Partnerships are essential, both in dealing with the immediate consequences of the current pandemic in the context of sustaining peace, and in working to strengthen resilience to future crises. To this end, it is important that both the Security Council and UN peace operations harness a broad range of capacities and expertise through collaborating with local peace actors as well as regional and sub-regional organizations. These entities have proven critical in the face of access restrictions imposed during the pandemic and provide a long-term presence, remaining well beyond mission drawdown. In a similar vein, we would like to see the UN and the World Bank deepen their alignment of capacities, tools and resources, in support of national governments. There is a need for integrated analysis and joint strategies. Such a reinforced UN-IFI partnership could be leveraged to reduce the risk of conflict, sustain peace and mitigate the long-term negative impacts of the pandemic, by building back better and greener from the crisis, in line with the commitments of the Paris Agreement.

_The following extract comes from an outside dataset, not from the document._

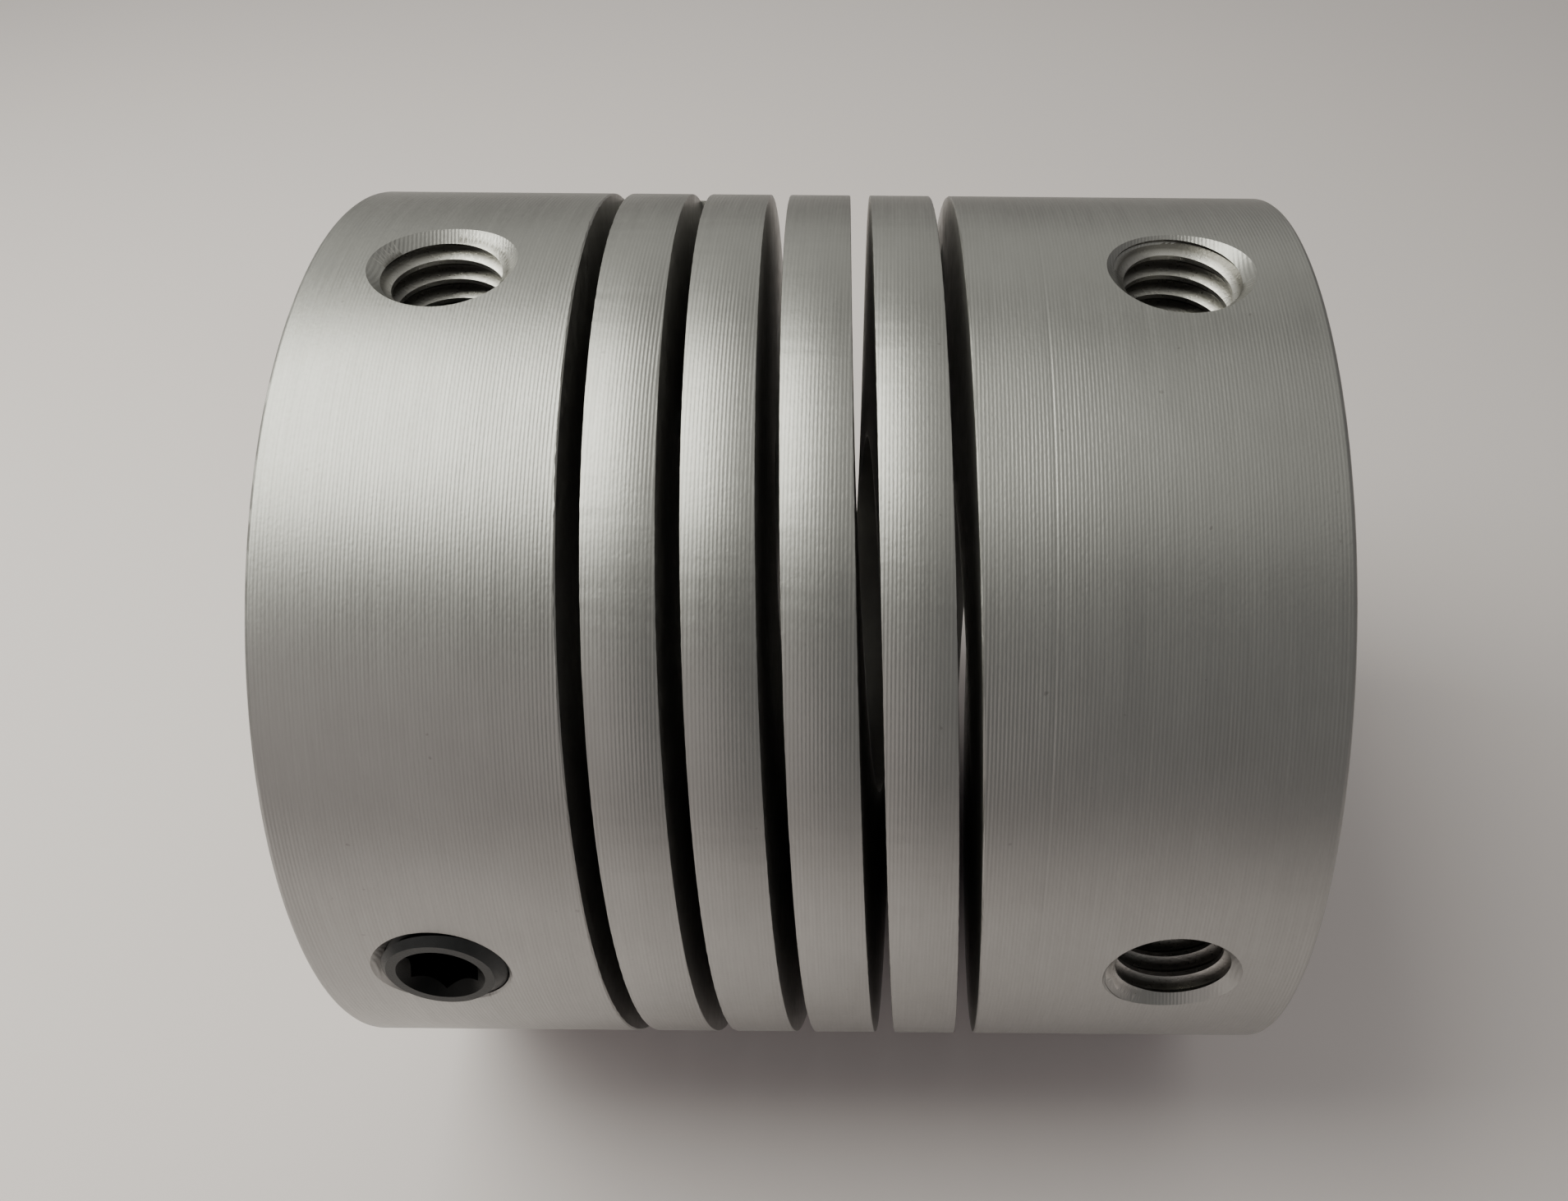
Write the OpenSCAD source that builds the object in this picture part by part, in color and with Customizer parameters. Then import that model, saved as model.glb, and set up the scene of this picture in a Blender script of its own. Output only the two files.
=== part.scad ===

The economic fallout from the pandemic combined with the reversal of peace gains makes it as important as ever to galvanize efforts to leverage new financing and foster collaboration with new partners. We need to think innovatively about ways to increase sustainable, predictable, more coherent and better coordinated financing for peacebuilding. On the one hand, we need to mobilize additional funding for the UN Peacebuilding Fund, which plays an important role as a catalytic and flexible tool for peacebuilding. But there is also an opportunity to engage the private sector more, where relevant, in conflict prevention and peacebuilding efforts. Beyond funding, the private sector can also support entrepreneurial action in communities to recover better from the crisis, while mobilizing support for peacebuilding efforts. As countries emerge from the crisis, it is critical to support skills development and create opportunities for decent jobs in more resilient and less vulnerable sectors and industries.
In closing, the ongoing pandemic serves as a stark reminder of the need for global solidarity and reinvigorated multilateral cooperation, not least in support of the peacebuilding agenda. Our collective response will determine how fast and how well the world recovers. In recent years, the international community has made important progress towards a shared commitment to the sustaining peace agenda. The different branches of the UN Peacebuilding Architecture must now be adequately empowered to urgently do their part to translate these principles into tangible results on the ground. The only way to emerge stronger from this crisis and prevent future ones is through a cross-pillar approach, which prioritizes conflict prevention and addresses the root causes of conflict.